See - this is a huge part of the recommendation to set maxdop to the number of cores in the NUMA node... or half of the cores in the NUMA node... or...
But that's a losing game, let me tell you. Because if a query starts with multiple data paths, you can easily end up right back where you started. If all queries were simple and had a single stream of processing, setting maxdop to the number of logical CPUs in a NUMA node might make sense. Each parallel query would result in one thread per logical CPU. But complex, multi-stream queries toss that idea out the window. Use a stored procedure or complex query with 8 separate processing streams - you are right back where you started: 8 active worker threads per logical core on one NUMA node, and no work associated with that query for anyone else.
If that type of activity takes place on a DSS or DW system with a high concurrency of batched queries, query throughput can be horrible. Check it out. I'm sorry its ugly. The numbers in the graph are from a 48 physical core system with 8 NUMA nodes, and MAXDOP set to 6. I averaged the CPU busy along NUMA node boundaries, and those are the results below for Node0 to Node7. While some NUMA nodes are maxed out, others are loafing.
This isn't a secret, although almost no-one ever talks about it. There are details about task assignment at the following locations.
How It Works: SQL Server 2005 Connection and Task Assignmentshttp://blogs.msdn.com/b/psssql/archive/2008/02/12/how-it-works-sql-server-2005-connection-and-task-assignments.aspx
NUMA Connection Affinity and Parallel Queries
So... what to do, what to do?
Well, SQLCAT pursued one avenue. They wrapped queries in a "terminate - reconnect" strategy.

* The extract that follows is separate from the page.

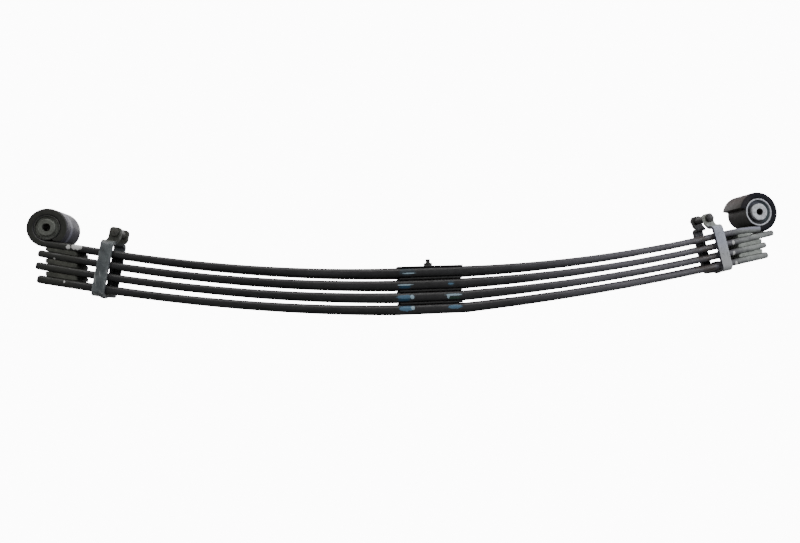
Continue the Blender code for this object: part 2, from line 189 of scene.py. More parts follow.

Resolving scheduler contention for concurrent BULK INSERThttp://sqlcat.com/sqlcat/b/technicalnotes/archive/2008/04/09/resolving-scheduler-contention-for-concurrent-bulk-insert.aspx
I'm not very fond of that solution, but it is an acknowledgement of the problem, if nothing else :)

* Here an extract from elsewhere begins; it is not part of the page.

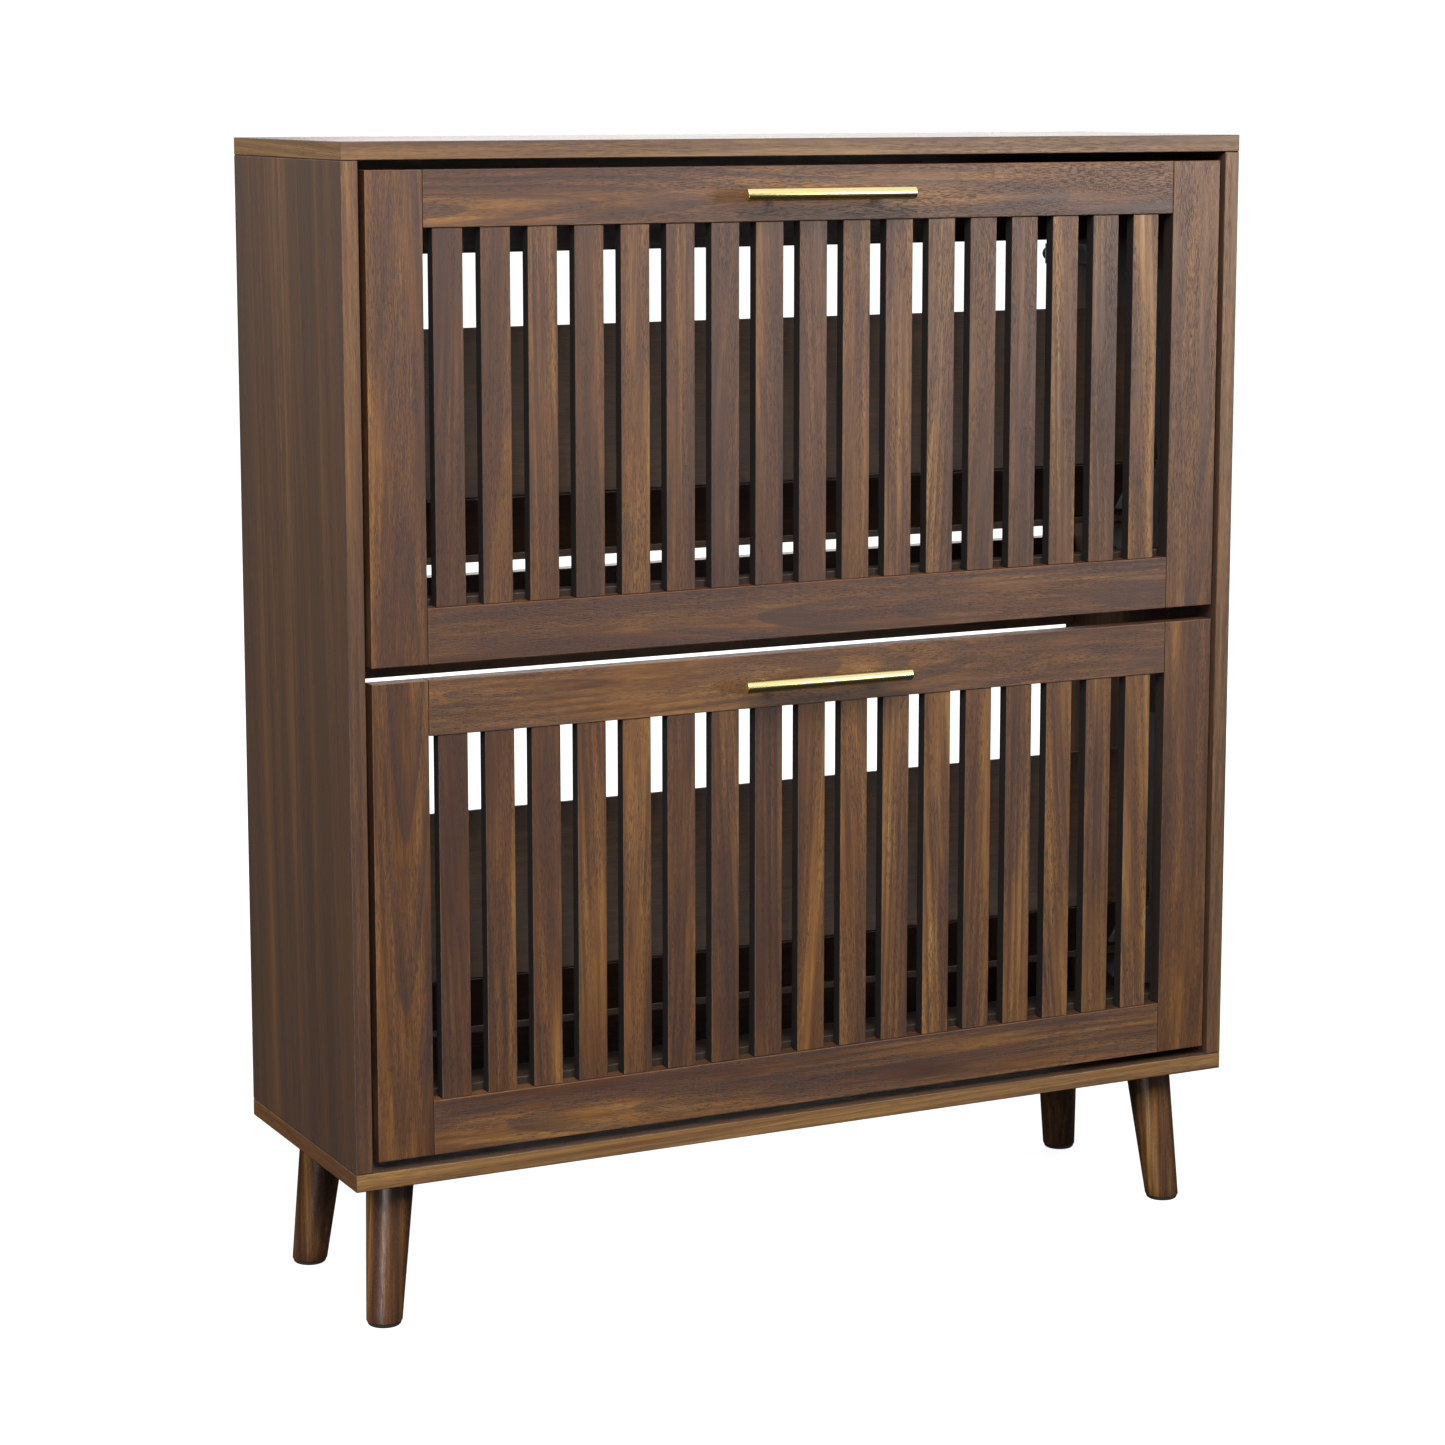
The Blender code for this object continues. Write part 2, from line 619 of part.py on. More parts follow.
def add_drawers(materials):
    plain = {**stile_meshes(materials), **rack_board_meshes(materials)}
    rails = rail_meshes(materials)
    grille = grille_meshes(materials)
    handle, screw_holes = handle_meshes(materials)
    plain.update(handle)
    plain["bottom_rail"] = rails["bottom_rail"]
    arms = {side: arm_meshes(side, sign, materials) for side, sign in SIDES.items()}
    for drawer, door_bottom in DRAWERS.items():
        pivot = add_object(f"{drawer}_pivot", None, place(0, PIVOT_DEPTH, door_bottom + PIVOT_HEIGHT))
        for name, mesh in plain.items():
            add_object(f"{drawer}_{name}", mesh, parent=pivot)
        top_rail = add_object(f"{drawer}_top_rail", rails["top_rail"], parent=pivot)
        combine(top_rail, screw_holes, "DIFFERENCE", pivot)
        add_grille(f"{drawer}_slat_grille", pivot, grille)
        for side, (plate, additions) in arms.items():
            arm = add_object(f"{drawer}_rack_arm_{side}", plate, parent=pivot)
            for mesh in additions:
                combine(arm, mesh, "UNION", pivot)


def build():
    for item in list(bpy.data.objects):
        bpy.data.objects.remove(item, do_unlink=True)
    materials = make_materials()
    add_carcass(materials)
    add_legs(materials)
    add_wall_brackets(materials)
    add_pivot_plates(materials)
    add_drawers(materials)


build()
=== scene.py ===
import math
import zlib

import bmesh
import bpy
import numpy as np
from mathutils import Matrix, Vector


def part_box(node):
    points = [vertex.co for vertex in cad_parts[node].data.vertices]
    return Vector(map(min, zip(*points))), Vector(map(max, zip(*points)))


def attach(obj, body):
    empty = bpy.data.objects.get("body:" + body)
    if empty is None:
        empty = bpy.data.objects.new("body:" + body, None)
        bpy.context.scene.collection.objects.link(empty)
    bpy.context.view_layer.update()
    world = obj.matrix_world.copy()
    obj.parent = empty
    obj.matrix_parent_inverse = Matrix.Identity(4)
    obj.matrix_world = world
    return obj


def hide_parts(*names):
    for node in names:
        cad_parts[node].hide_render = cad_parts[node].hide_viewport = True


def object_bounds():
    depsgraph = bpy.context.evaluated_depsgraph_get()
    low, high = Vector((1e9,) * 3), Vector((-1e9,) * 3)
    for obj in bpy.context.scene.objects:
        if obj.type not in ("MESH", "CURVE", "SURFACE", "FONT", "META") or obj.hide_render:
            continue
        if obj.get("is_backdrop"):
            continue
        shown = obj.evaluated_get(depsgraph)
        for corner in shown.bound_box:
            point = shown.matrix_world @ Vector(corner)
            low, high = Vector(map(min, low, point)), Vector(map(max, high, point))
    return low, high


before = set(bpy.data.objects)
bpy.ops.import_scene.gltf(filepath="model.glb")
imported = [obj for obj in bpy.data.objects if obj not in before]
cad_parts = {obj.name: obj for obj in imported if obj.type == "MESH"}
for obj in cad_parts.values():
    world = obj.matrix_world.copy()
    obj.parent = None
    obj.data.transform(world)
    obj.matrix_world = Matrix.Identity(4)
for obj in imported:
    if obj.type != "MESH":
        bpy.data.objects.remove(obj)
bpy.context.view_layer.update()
scene = bpy.context.scene
drawers = ("upper", "lower")
sides = ("left", "right")
ends = ("front", "back")
print("frame loaded:", len(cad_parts), "nodes")


# ---------- shader nodes ----------
def put(tree, kind, inputs=(), **settings):
    # one node: settings are its properties; inputs are values or links, by socket number or name
    item = tree.nodes.new("ShaderNode" + kind)
    for key, value in settings.items():
        setattr(item, key, value)
    for key, value in (inputs.items() if isinstance(inputs, dict) else enumerate(inputs)):
        if isinstance(value, bpy.types.NodeSocket):
            tree.links.new(value, item.inputs[key])
        else:
            item.inputs[key].default_value = value
    return item


def calc(tree, operation, *values):
    return put(tree, "Math", values, operation=operation).outputs[0]


def noise(tree, vector, scale, detail=2.0, roughness=0.5):
    inputs = {"Vector": vector, "Scale": scale, "Detail": detail, "Roughness": roughness}
    return put(tree, "TexNoise", inputs)


def stretched(tree, vector, factors):
    return put(tree, "VectorMath", (vector, factors), operation="MULTIPLY").outputs[0]


def rise(tree, value, low, high, to=1.0):
    # smooth step from 0 at low up to 'to' at high
    inputs = (value, low, high, 0.0, to)
    return put(tree, "MapRange", inputs, interpolation_type="SMOOTHSTEP").outputs[0]


def mixed(tree, amount, first, second, kind="MIX"):
    item = put(tree, "Mix", {0: amount, 6: first, 7: second}, data_type="RGBA", blend_type=kind)
    return item.outputs[2]


def ramp(tree, value, stops):
    item = put(tree, "ValToRGB", (value,))
    elements = item.color_ramp.elements
    while len(elements) < len(stops):
        elements.new(0.5)
    for element, (place, colour) in zip(elements, stops):
        element.position = place
        element.color = (*colour, 1.0)
    return item.outputs[0]


def newGroup(name, inputs, outputs):
    group = bpy.data.node_groups.new(name, "ShaderNodeTree")
    kinds = {"value": "NodeSocketFloat", "vector": "NodeSocketVector", "colour": "NodeSocketColor"}
    for label, kind, value in inputs:
        socket = group.interface.new_socket(label, in_out="INPUT", socket_type=kinds[kind])
        socket.default_value = value
    for label, kind in outputs:
        group.interface.new_socket(label, in_out="OUTPUT", socket_type=kinds[kind])
    return group, group.nodes.new("NodeGroupInput").outputs, group.nodes.new("NodeGroupOutput").inputs


def feed(tree, sockets, **values):
    for name, value in values.items():
        tree.links.new(value, sockets[name.replace("_", " ")])


# each noise of the figure: its scale across the grain per metre, its share of that along the grain,
# its detail and its roughness; a band's scale comes from its width instead
figureNoises = {
    "sway": (9.0, 0.15, 2.0, 0.5),
    "patch": (24.0, 0.2, 2.0, 0.5),
    "band": (None, 0.06, 2.0, 0.45),
    "streak": (260.0, 0.03, 5.0, 0.62),
    "fibre": (1400.0, 0.03, 2.0, 0.6),
    "plum": (800.0, 0.03, 3.0, 0.6),
    "plumCloud": (48.0, 0.08, 2.0, 0.5),
    "dash": (2400.0, 0.07, 1.0, 0.5),
    "crowd": (70.0, 0.12, 2.0, 0.5),
}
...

Instead, for the DSS systems and workloads I work with, I recommend disabling NUMA support at the database level with startup trace flag 8015. All schedulers are treated as a single pool, then - no preferential treatment for parallel query workers along NUMA node boundaries. (All memory is treated as a single pool as well, which leads to a separate set of benefits for the workloads I deal with. Guess I'll have to return to that another day.)
Its important to note that on these systems we already use trace flag 8048 to eliminate spinlock contention among schedulers in the same group during concurrent memory allocation. Increase the number of schedulers in the group by disabling NUMA with TF8015, and if you haven't also put TF8048 in place you could invoke a spinlock convoy with enough concurrent activity. That would NOT be cool.
Anyway... time for the big finish. Here's another graph that's better than nothing, although I'm still not completely happy with it. It takes forever to explain what is being measured... but at least it makes the difference very evident :)
So, the blue line is the control workflow - trace flag 8048 is in place to eliminate spinlock contention, but the database NUMA support is enabled. The Y axis counts occurrences of qualifying 15 second interval perfmon samples. The X axis is the difference between the CPU% for the busiest NUMA node and the average of the remaining 7 NUMA nodes. The graph displays the level of balance in CPU utilization across NUMA nodes. The more balanced the CPU use of a workload is, the more samples there will be in the lower end of the graph. See -- the control workflow is not very balanced. The most popular level of difference was 68% - so the busiest NUMA node was 68% busier than the average of the remaining 7 nodes well over 600 times (more than 2.5 hours).
Contrast that with the same workload on the same system, with trace flag 8015 added to trace flag 8048, to disable database NUMA support. Now the most popular position is about 4% difference, with over 2.5 hours spent at that level.